WASHINGTON, D.C. -

At least one industry expert used some positive adjectives when assembling reaction after the Federal Reserve released consumer credit data for December.

The credit data arrived after a federal forecast projecting how long it might take for the U.S. job market to rebound from the pandemic.

According to data released on Friday, the Fed said that in 2020, revolving credit decreased 11.2% and nonrevolving credit increased 3.9%, leaving total consumer credit little changed.

The Fed added that consumer credit increased at a seasonally adjusted annual rate of 2.7% in the fourth quarter and at a rate of 2.8% in December.

Upon seeing that information Curt Long, the chief economist and vice president of research at the National Association of Federally Insured Credit Unions offered this assessment.

“On a seasonally-adjusted basis, consumer credit growth decelerated in December but still showed a solid gain. Revolving credit contracted once again, and has now fallen in nine of the last 10 months,” Long said. “Nonrevolving credit has surpassed its pre-pandemic level as interest rates remain at all-time lows and consumers shift spending to big-ticket items.

“Lenders have tightened standards through the pandemic, but that seems to have tapered off as the latest senior loan officer survey showed more banks reported easing standards for credit cards than tightening; a modest net amount of banks also reported easing standards on auto loans,” Long continued.

“NAFCU expects modest growth in consumer credit into the summer, followed by a more robust recovery,” he went on to say.

Long added more information specific to the credit-union market, noting that its portfolio of consumer credit increased 2.6% from a year earlier, which was above the overall growth of 0.1%.

Over the past 12 months, Long indicated that credit unions’ share of the market has risen by 0.3 percentage points to 11.8%. Meanwhile, he said banks’ share fell by 2.1 percentage points to 40.3%, and financial companies’ share ticked up by 0.4 percentage points to 13.2%.

Ahead of the Fed’s latest consumer credit data being released, the Congressional Budget Office shared its economic outlook, looking ahead as far as 2031. The outlook focused on one important element to consumers being able to use credit — having viable employment.

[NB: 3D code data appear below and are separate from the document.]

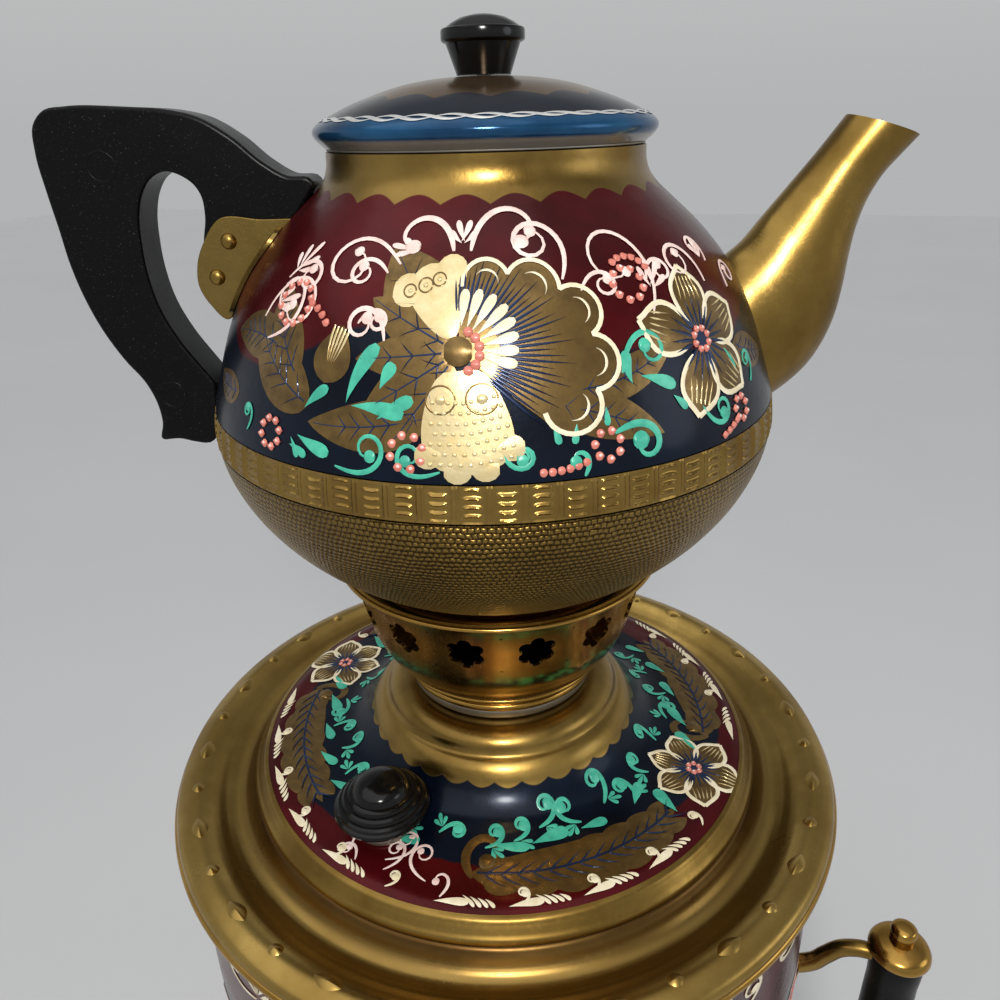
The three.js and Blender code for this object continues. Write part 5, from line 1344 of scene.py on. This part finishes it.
def bouquet(surface, spot):
    """The main group: the big bloom with a star flower to its right, leaves, buds, berries,
    teal tendrils below and cream scrolls above."""
    for x, y, length, aim, bend, width in (
            (-29, -12, 26, 160, -30, 12), (-33, -7, 22, 140, -40, 11),
            (-5, -12, 26, 196, -18, 10), (-40, -2, 20, 165, 30, 10), (16, -10, 24, -14, -14, 9),
            (20, -8, 26, -2, 38, 7.5), (62, -6, 18, -30, 26, 8), (-52, -14, 16, 190, -30, 7)):
        leaf(surface, beside(surface, spot, x, y), 0j, length, aim, bend, width)
    big_flower(surface, spot)
    star = beside(surface, spot, 50.9, -2.8)
    small_flower(surface, star, (84, 158, 250, 312, 18), 15.6, 9.6)
    bud(surface, beside(surface, spot, -25.1, -2.4))
    for x, y, ring, count in (
            (-38.2, -19.2, 2.9, 8), (-8.8, -18.6, 3.2, 8), (-38.7, 7.2, 4.4, 12),
            (36.2, 10.8, 3.4, 9), (25.5, -18.8, 2.7, 7), (59.0, -19.2, 2.4, 7)):
        berries(surface, beside(surface, spot, x, y), 0j, ring, count)
    for x, y, length, aim, bend, count in (
            (14.0, -22.6, 8.5, -2, 20, 6), (-33.4, 7.5, 6.0, -20, -30, 4),
            (34.4, 15.6, 8.6, 40, -110, 6), (52.0, -23.0, 5.6, 14, 10, 4)):
        for place in drawn(0j, length, aim, bend, 1.0, count):
            dot(surface, "salmon", beside(surface, spot, x, y), place, 0.8)
    for x, y, length, aim, wind, width in (
            (-3, -22.0, 20, 200, -420, 1.2), (-22, -22.6, 24, -14, 400, 1.3),
            (-46.0, -20.6, 13, 60, 480, 1.0), (7.6, -14.6, 25, 262, 800, 1.2),
            (30.0, -6.0, 24, 70, -380, 1.5), (27.0, -16.8, 20, 20, -330, 1.9),
            (47.0, -15.6, 20, -60, 430, 1.4), (66.0, -15.4, 15, 50, 400, 1.1),
            (21.0, -24.0, 8.0, 60, 250, 1.3)):
        curl(surface, "teal", beside(surface, spot, x, y), 0j, length, aim, wind, width)
    for x, y, length, aim, bend, width in (
            (-15.5, 0.8, 12.5, 232, 26, 3.0), (-12.0, -2.4, 5.4, 240, 10, 2.6),
            (-8.0, -8.8, 8.0, 205, 12, 2.6), (-25.0, -8.0, 7.0, 212, 20, 2.2),
            (-28.6, -22.0, 5.0, 150, 20, 1.8), (-30.6, -22.6, 4.4, 110, 20, 1.4),
            (-23.6, -20.6, 8.6, 168, -10, 2.8), (-9.6, -12.0, 11.0, 162, 24, 3.0),
            (31.4, -2.0, 6.4, 258, 30, 2.4), (41.0, -10.2, 8.5, 150, 16, 2.6),
            (43.0, -15.0, 4.4, 130, 10, 1.8), (17.0, -17.6, 3.8, 100, 10, 1.4),
            (19.6, -17.8, 3.8, 74, 10, 1.4), (25.8, -15.2, 3.6, 84, 10, 1.3),
            (60.0, -11.0, 6.0, 110, 20, 1.8)):
        comma(surface, "teal", beside(surface, spot, x, y), 0j, length, aim, bend, width)
    for x, y, length, aim, wind, width in (
            (-44.5, -1.0, 34, 20, 400, 1.2), (-48.0, 3.0, 34, 74, -330, 1.1),
            (-45.0, 12.0, 24, 60, -420, 1.2), (-14.0, 17.0, 38, 130, 400, 1.2),
            (-16.5, 15.0, 20, 130, 420, 1.2), (-14.4, 1.6, 22, 100, 400, 1.3),
            (-20.6, 4.6, 15, 60, -440, 1.2), (2.0, 20.0, 26, 84, -250, 1.7),
            (-2.0, 20.0, 22, 100, 250, 1.7), (21.5, 13.0, 38, 66, 470, 1.5),
            (25.0, 10.4, 20, 60, -460, 1.1), (40.0, 4.0, 44, 60, 340, 1.2),
            (41.5, 11.0, 18, 70, -420, 1.1), (60.0, 8.0, 30, 84, 430, 1.2),
            (70.0, 5.0, 20, 80, -400, 1.0), (66.0, 12.0, 16, 60, 400, 1.0)):
        curl(surface, "pink", beside(surface, spot, x, y), 0j, length, aim, wind, width, 1.7)
    for x, y, aim, count, length in (
            (0.0, 20.6, 90, 4, 7.6), (-44.0, 13.0, 62, 5, 9.0), (41.5, 8.0, 66, 4, 9.0),
            (-46.0, 6.0, 20, 3, 8.0), (64.0, 12.0, 80, 3, 6.0), (-9.6, 20.0, 168, 3, 6.5)):
        spray(surface, "pink", beside(surface, spot, x, y), 0j, aim, count, length)


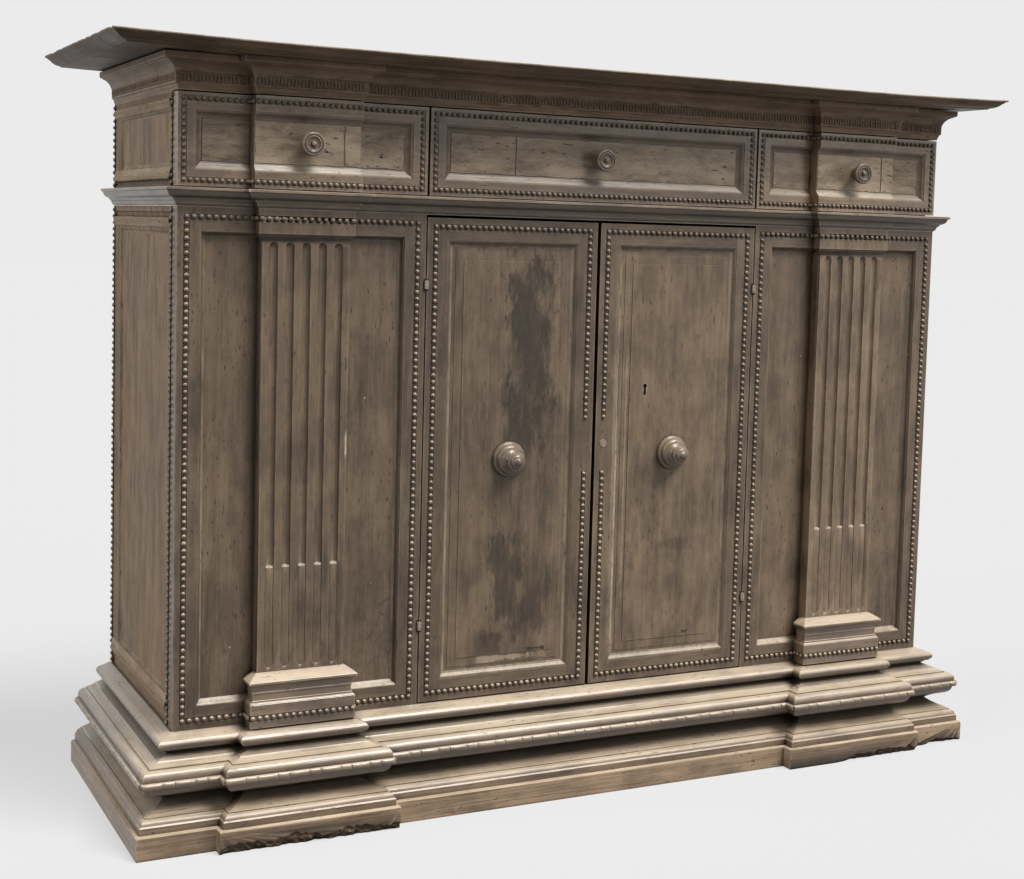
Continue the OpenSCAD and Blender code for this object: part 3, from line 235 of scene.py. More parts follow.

    # Arrises rubbed pale, a little dust and painted light on what faces up, and painted shade on what faces
    # down
    arris = add(tree, "AmbientOcclusion", {"Distance": 4 * MM}, samples=4, inside=True).outputs["AO"]
    rubbed = add(tree, "MapRange", {0: arris, 1: 0.85, 2: 0.35, 3: 0, 4: wear})
    worn = add(tree, "MapRange", {0: mottle, 1: 0.35, 2: 0.6, 3: 0.15, 4: 1})
    rubbed = add(tree, "Math", {0: rubbed, 1: worn}, operation="MULTIPLY")
    rubbed = add(tree, "Math", {0: rubbed, 1: chip}, operation="MAXIMUM")
    up = add(tree, "SeparateXYZ", {0: add(tree, "NewGeometry").outputs["Normal"]}).outputs[2]
    # Painted light: what faces up is made paler, with its dust, as if lit from above
    settled_dust_and_top_light = add(tree, "MapRange", {0: up, 1: 0.15, 2: 0.9, 3: 0, 4: dust_and_top_light})
    held = add(tree, "MapRange", {0: shade, 1: 0.2, 2: 0.7, 3: 0.6, 4: 1})
    settled_dust_and_top_light = add(tree, "Math", {0: settled_dust_and_top_light, 1: held}, operation="MULTIPLY")
    pale = add(tree, "Math", {0: rubbed, 1: settled_dust_and_top_light}, operation="MAXIMUM")
    body = add(tree, "Mix", {0: pale, 6: body, 7: linear(light)}, data_type="RGBA")
    for patch in stains_and_shade:
        body = patched(tree, place, short, body, *patch)
    # Painted shade: what faces down is mixed towards the darkest colour
    under = add(tree, "MapRange", {0: up, 1: -0.2, 2: -0.8, 3: 0, 4: below})
    spots = add(tree, "Math", {0: spots, 1: under}, operation="MAXIMUM")
    body = add(tree, "Mix", {0: spots, 6: body, 7: linear(dirt_and_shade)}, data_type="RGBA")

    # Dirt and painted shade in the hollows: darker wherever ambient occlusion finds a hollow
    hollow = add(tree, "AmbientOcclusion", {"Distance": depth * MM}, samples=6).outputs["AO"]
    grime_and_shade = add(tree, "MapRange", {0: hollow, 1: 0.82, 2: 0.36, 3: 0, 4: 0.9})
    body = add(tree, "Mix", {0: grime_and_shade, 6: body, 7: linear(dirt_and_shade)}, data_type="RGBA")

    # Relief of fibres, pits and small dents, under a coat of wax
    relief = add(tree, "Math", {0: streak_step, 1: 0.8, 2: mottle}, operation="MULTIPLY_ADD")
    relief = add(tree, "Math", {0: relief, 1: spots}, operation="SUBTRACT")
    bump = add(tree, "Bump", {"Strength": 0.45, "Distance": 0.8 * MM, "Height": relief})
    rough = add(tree, "MapRange", {0: cloud, 1: 0.35, 2: 0.65, 3: gloss[0], 4: gloss[1]})
    shader = add(tree, "BsdfPrincipled", {"Base Color": body, "Roughness": rough, "Normal": bump,
                                          "IOR": 1.5, "Specular IOR Level": shine, "Coat Weight": wax,
                                          "Coat Roughness": 0.3, "Coat Normal": bump})
    add(tree, "OutputMaterial", {"Surface": shader})
    return material


def patch_distance(tree, place, middle, half):
    """How far a point lies from the middle of a patch, with one at its edges."""
    off = add(tree, "VectorMath", {0: place, 1: middle}, operation="SUBTRACT")
    scaled = add(tree, "VectorMath", {0: off, 1: tuple(1 / h for h in half)}, operation="MULTIPLY")
    sides = add(tree, "SeparateXYZ", {0: add(tree, "VectorMath", {0: scaled}, operation="ABSOLUTE")})
    far = add(tree, "Math", {0: sides.outputs[0], 1: sides.outputs[1]}, operation="MAXIMUM")
    return add(tree, "Math", {0: far, 1: sides.outputs[2]}, operation="MAXIMUM")


def patched(tree, place, grained, under, middle, half, colour, strength, scale=60):
    """Lays one ragged mark over a colour: a patch round a place, cloudy and drawn out by the grain.

    Its clouds are about 45 mm across and its ragged edge 17 mm, or finer with a higher scale.
    """
    far = patch_distance(tree, place, middle, half)
    ragged = add(tree, "TexNoise", {"Vector": grained, "Scale": scale, "Detail": 8, "Roughness": 0.8})
    blots = add(tree, "TexNoise", {"Vector": place, "Scale": 22, "Detail": 3})
    edge = add(tree, "Math", {0: ragged, 1: 3.2, 2: far}, operation="MULTIPLY_ADD")
    edge = add(tree, "Math", {0: blots, 1: 1.8, 2: edge}, operation="MULTIPLY_ADD")
    mask = add(tree, "MapRange", {0: edge, 1: 3.6, 2: 3.05, 3: 0, 4: strength})
    fade = add(tree, "MapRange", {0: ragged, 1: 0.42, 2: 0.62, 3: 1, 4: 0.6})
    mask = add(tree, "Math", {0: mask, 1: fade}, operation="MULTIPLY")
    return add(tree, "Mix", {0: mask, 6: under, 7: linear(colour)}, data_type="RGBA")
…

The CBO outlook pointed out that pandemic impact was focused on particular sectors of the economy, such as travel and hospitality, and job losses were concentrated among lower-wage workers. The CBO is projecting that the economic expansion that began last year will continue. Specifically, real (inflation-adjusted) gross domestic product (GDP) is expected to return to its pre-pandemic level during the middle of this year and to surpass its potential (that is, its maximum sustainable) level in early 2025.

In CBO’s projections, the unemployment rate gradually declines through 2026, and the number of people employed returns to its pre-pandemic level in 2024.

The CBO forecast prompted a swift reaction from new Treasury Secretary Janet Yellen, beginning a statement by saying the “CBO forecast is more evidence that we desperately need Congress to act on a rescue package.

“Last year, the economy shrunk more than any other since the end of World War II. With the growth that the CBO projects, it will be years before the country reaches full employment again,” Yellen continued.

“Then there are the more immediate concerns: Can we get the vaccine distributed quickly? Will people keep a roof over their heads? Will their unemployment benefits last until the end of the crisis? Will families go hungry? Will small businesses survive?

“All this is why we’re proposing the American Rescue Plan: So Americans can make it to the other side of this crisis and be met there by a strong, growing economy,” she went on to say.